Up early and washed some clothes and hung them on the line and had a breakfast of porridge, bread, cheese and tomatoes.  Filling.  So left and took the track up to Achnashellach station, on the slope, clustered in by the forest.  Warm.  Small station.  West Highand country station.  Along the track for 20 yards and turn off through gate and along a path, despite a notice saying this is not a right of way, that shooting goes on.  Follow stream.  Pretty straight forward up to the 1250′ contour – where there’s a shelter built last August, built by Dave, the warden, and some “layabouts” as he called them last night.  Crawl in, it’s well built, about the best shelter I’ve experienced.

Achnashellach, Beinn Liath Mhor, Sgorr Ruadh, Coulags, Achnashellach.

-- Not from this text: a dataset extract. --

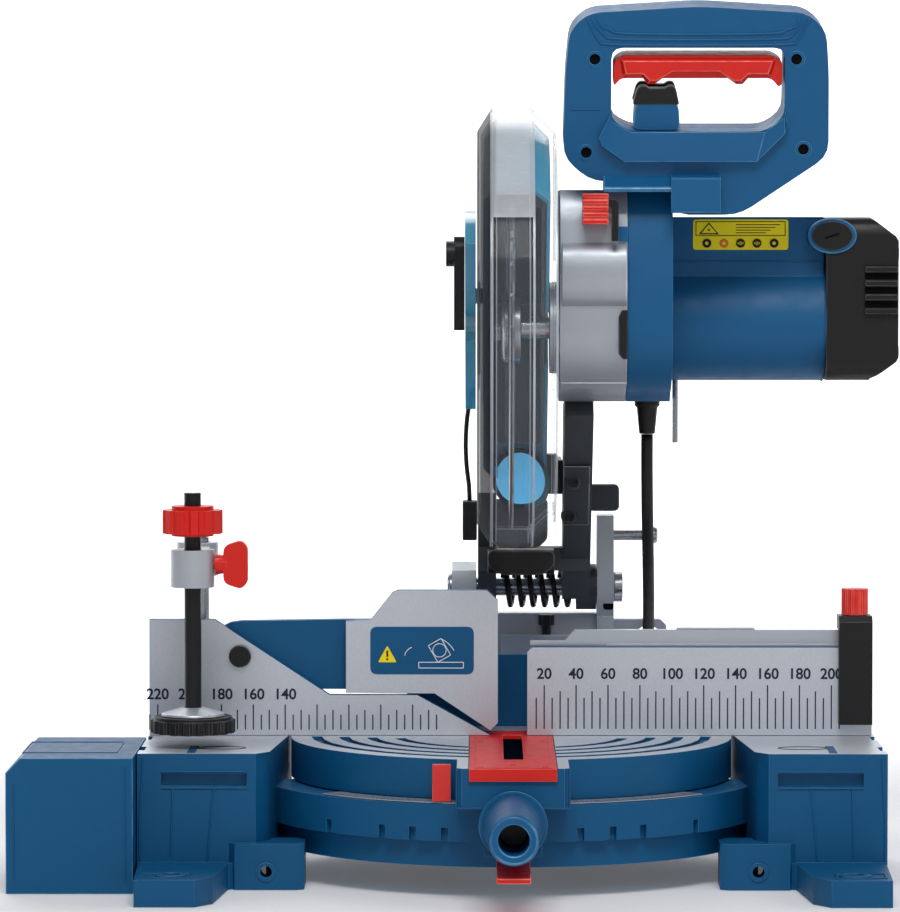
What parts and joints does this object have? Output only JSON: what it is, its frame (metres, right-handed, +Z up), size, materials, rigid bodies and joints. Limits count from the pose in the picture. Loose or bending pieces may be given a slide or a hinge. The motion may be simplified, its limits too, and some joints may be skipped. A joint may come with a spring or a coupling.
{
  "type": "compound mitre saw",
  "caption": "Bench-top compound mitre saw with swivelling table, tilting and chopping head, flip fence, workpiece clamp and side extension.",
  "frame": {"origin": "on the bench, under the middle of the saw's bounding box without its mains cord", "axes": "+X to the user's right along the fence, +Y away from the user, +Z up"},
  "size_m": [0.551, 0.622, 0.5415],
  "materials": {
    "blue_casting": "satin painted die-cast alloy, machined bare on top",
    "silver_casting": "fine cast aluminium",
    "fence_metal": "painted casting with a machined silver face",
    "rail_metal": "anodised strip",
    "dark_casting": "dark grey casting",
    "steel": "turned steel",
    "blade_steel": "ground blade steel",
    "black_plastic": "black nylon",
    "blue_plastic": "glass-filled nylon, fine grain",
    "red_plastic": "red moulded plastic",
    "clear_plastic": "clear polycarbonate",
    "teal_plastic": "translucent teal plastic",
    "copper": "wound copper",
    "cord_rubber": "black rubber sheath"
  },
  "bodies": {
    "base": {"base_casting": "blue_casting", "mitre_scale": "rail_metal", "table_pivot_bolt": "steel", "clamp_post": "steel", "fence": "fence_metal", "fence_top_rail": "rail_metal", "flip_fence_bolt": "black_plastic"},
    "extension": {"side_extension": "blue_casting"},
    "flip_fence": {"flip_fence": "fence_metal"},
    "length_stop": {"length_stop": "black_plastic"},
    "stop_knob": {"stop_knob": "red_plastic"},
    "clamp_arm": {"clamp_arm": "silver_casting"},
    "clamp_wing_knob": {"clamp_wing_knob": "red_plastic"},
    "clamp_pad": {"clamp_pad": "black_plastic"},
    "clamp_screw": {"clamp_rod": "black_plastic", "clamp_knob": "red_plastic"},
    "turntable": {"turntable": "blue_casting", "kerf_insert": "red_plastic", "mitre_pointer": "red_plastic", "bevel_scale": "rail_metal", "bevel_bolt": "steel", "cord_tail": "cord_rubber", "cord_coil": "cord_rubber", "plug": "cord_rubber"},
    "mitre_lock_knob": {"mitre_lock_knob": "blue_plastic", "mitre_lock_rod": "black_plastic"},
    "detent_lever": {"detent_lever": "red_plastic"},
    "bevel_arm": {"bevel_arm": "silver_casting", "head_pivot_pin": "steel", "return_spring": "steel", "cord_drop": "cord_rubber"},
    "bevel_lock_lever": {"bevel_lock_lever": "black_plastic"},
    "head_lock_pin": {"head_lock_pin": "steel"},
    "head": {"head_arm": "dark_casting", "gear_housing": "silver_casting", "motor_housing": "blue_plastic", "motor_end_cap": "black_plastic", "stator": "steel", "front_bearing": "steel", "upper_guard": "teal_plastic", "guard_hub_cover": "teal_plastic", "laser_module": "black_plastic", "dust_port": "black_plastic", "cord_gland": "cord_rubber", "handle_front_shell": "blue_plastic", "handle_rear_shell": "blue_plastic", "lock_off_boss": "blue_plastic"},
    "lower_guard": {"lower_guard": "clear_plastic"},
    "guard_release": {"guard_release_lever": "black_plastic"},
    "blade": {"blade": "blade_steel", "spindle": "steel", "outer_flange": "steel", "arbor_bolt": "steel", "drive_gear": "steel"},
    "motor_rotor": {"motor_shaft": "steel", "armature": "copper", "motor_fan": "black_plastic"},
    "trigger": {"trigger": "red_plastic"},
    "lock_off_button": {"lock_off_button": "black_plastic"},
    "spindle_lock": {"spindle_lock": "red_plastic"}
  },
  "joints": [
    {"name": "extension_lift", "type": "slide", "parent": "base", "child": "extension", "axis": [0, 0, 1], "range_m": [0, 0.04]},
    {"name": "flip_fence_swing", "type": "hinge", "parent": "base", "child": "flip_fence", "pos_m": [-0.1405, 0.037, 0.132], "axis": [0, -1, 0], "range_deg": [0, 70]},
    {"name": "stop_slide", "type": "slide", "parent": "base", "child": "length_stop", "axis": [1, 0, 0], "range_m": [-0.15, 0]},
    {"name": "stop_knob_turn", "type": "hinge", "parent": "length_stop", "child": "stop_knob", "pos_m": [0.245, 0.042, 0.16], "axis": [0, 0, 1], "range_deg": [-180, 180]},
    {"name": "clamp_arm_slide", "type": "slide", "parent": "base", "child": "clamp_arm", "axis": [0, 0, 1], "range_m": [0, 0.003]},
    {"name": "clamp_wing_turn", "type": "hinge", "parent": "clamp_arm", "child": "clamp_wing_knob", "pos_m": [-0.1525, -0.023, 0.194], "axis": [1, 0, 0], "range_deg": [-90, 90]},
    {"name": "clamp_pad_feed", "type": "slide", "parent": "clamp_arm", "child": "clamp_pad", "axis": [0, 0, -1], "range_m": [0, 0.008]},
    {"name": "clamp_screw_turn", "type": "hinge", "parent": "clamp_pad", "child": "clamp_screw", "pos_m": [-0.1665, -0.023, 0.16], "axis": [0, 0, 1], "range_deg": [0, 1440]},
    {"name": "mitre", "type": "hinge", "parent": "base", "child": "turntable", "pos_m": [0.0295, 0.037, 0], "axis": [0, 0, 1], "range_deg": [-45, 45], "deforming": ["cord_drop", "cord_tail"]},
    {"name": "mitre_lock_turn", "type": "hinge", "parent": "turntable", "child": "mitre_lock_knob", "pos_m": [0.0295, -0.163, 0.049], "axis": [0, -1, 0], "range_deg": [-180, 180]},
    {"name": "detent_press", "type": "hinge", "parent": "turntable", "child": "detent_lever", "pos_m": [0.0295, -0.1405, 0.033], "axis": [1, 0, 0], "range_deg": [0, 4], "stiffness_Nm_per_rad": 2, "springref_deg": -3.44},
    {"name": "bevel", "type": "hinge", "parent": "turntable", "child": "bevel_arm", "pos_m": [0.0295, 0.187, 0.082], "axis": [0, 1, 0], "range_deg": [-45, 0], "deforming": ["cord_drop", "cord_tail"]},
    {"name": "bevel_lock_turn", "type": "hinge", "parent": "bevel_arm", "child": "bevel_lock_lever", "pos_m": [0.0295, 0.211, 0.082], "axis": [0, 1, 0], "range_deg": [-40, 40]},
    {"name": "head_pin_pull", "type": "slide", "parent": "bevel_arm", "child": "head_lock_pin", "axis": [1, 0, 0], "range_m": [0, 0.008]},
    {"name": "chop", "type": "hinge", "parent": "bevel_arm", "child": "head", "pos_m": [0.0295, 0.187, 0.1645], "axis": [1, 0, 0], "range_deg": [0, 46], "stiffness_Nm_per_rad": 12, "springref_deg": -68.75, "deforming": ["cord_drop", "cord_tail"]},
    {"name": "guard_swing", "type": "hinge", "parent": "head", "child": "lower_guard", "pos_m": [0.0295, 0.0566, 0.3375], "axis": [1, 0, 0], "range_deg": [-138.5, 0]},
    {"name": "guard_release_press", "type": "hinge", "parent": "head", "child": "guard_release", "pos_m": [-0.0025, 0.0526, 0.34], "axis": [1, 0, 0], "range_deg": [0, 10], "stiffness_Nm_per_rad": 0.5, "springref_deg": -2.86},
    {"name": "blade_spin", "type": "hinge", "parent": "head", "child": "blade", "pos_m": [0.0295, 0.0566, 0.3375], "axis": [1, 0, 0], "continuous": true},
    {"name": "motor_spin", "type": "hinge", "parent": "head", "child": "motor_rotor", "pos_m": [0.1495, 0.099, 0.3408], "axis": [1, 0, 0], "continuous": true},
    {"name": "trigger_squeeze", "type": "slide", "parent": "head", "child": "trigger", "axis": [0, -0.1736, 0.9848], "range_m": [0, 0.004], "stiffness_N_per_m": 600, "springref_m": -0.001},
    {"name": "lock_off_press", "type": "slide", "parent": "head", "child": "lock_off_button", "axis": [0, 0.1736, -0.9848], "range_m": [0, 0.003], "stiffness_N_per_m": 400, "springref_m": -0.001},
    {"name": "spindle_lock_press", "type": "slide", "parent": "head", "child": "spindle_lock", "axis": [0, 0, -1], "range_m": [0, 0.005], "stiffness_N_per_m": 400, "springref_m": -0.001}
  ],
  "couplings": [
    {"joint": "guard_swing", "follows": "chop", "ratio": -3},
    {"joint": "motor_spin", "follows": "blade_spin", "ratio": -3.6667},
    {"joint": "clamp_pad_feed", "follows": "clamp_screw_turn", "m_per_rad": 0.00031831}
  ]
}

Acknowledgement Ordnance Survey One Inch Seventh Series Map 26 Lochcarron, 1961 revision.

From there it’s a case of following the River Laire between Sgorr Ruadh and Beinn Liath Mhor and when you look back it’s like a hanging valley.  Tremendous amount of scree.  Both sides of the mountains are bare, the strata jagged, on the left hand side jutting at 50° and at places sticking up like columns.  On the other side, severe folds.  Interesting.

Climb up to the pass.  And suddenly an unexpected, dramatic view of Liathach – a ridge comprising three summits over 3000′.

Liathach in early winter, from Loch Clair.  Photo copyright and source, with grateful acknowledgement discovertorridon.co.uk

This massive cliff like wall facing me, four miles over there, rising up into the clouds. It looks as if it is going right up, touching the ceiling of the sky.  (Mullach an Rathain 3358′,  Spidean a Choire Leith 3456′ and Stuc a Choire Dhuibh Bhig, part of Torridon Forest.  Stuc a Choire Dhuibh Bhig is officially 3002′ .  The height isn’t given on the Ordnance Survey One Inch Seventh Series Map 26 Lochcarron, but Le Patron worked out it was at least 3000′ from the map contour intervals.)

Mullach an Rathain, Spidean a Choire Leith, Stuc a Choire Dhuibh Bhig, Liathach.  Acknowledgement Ordnance Survey One Inch Seventh Series Map 26 Lochcarron, 1961 revision.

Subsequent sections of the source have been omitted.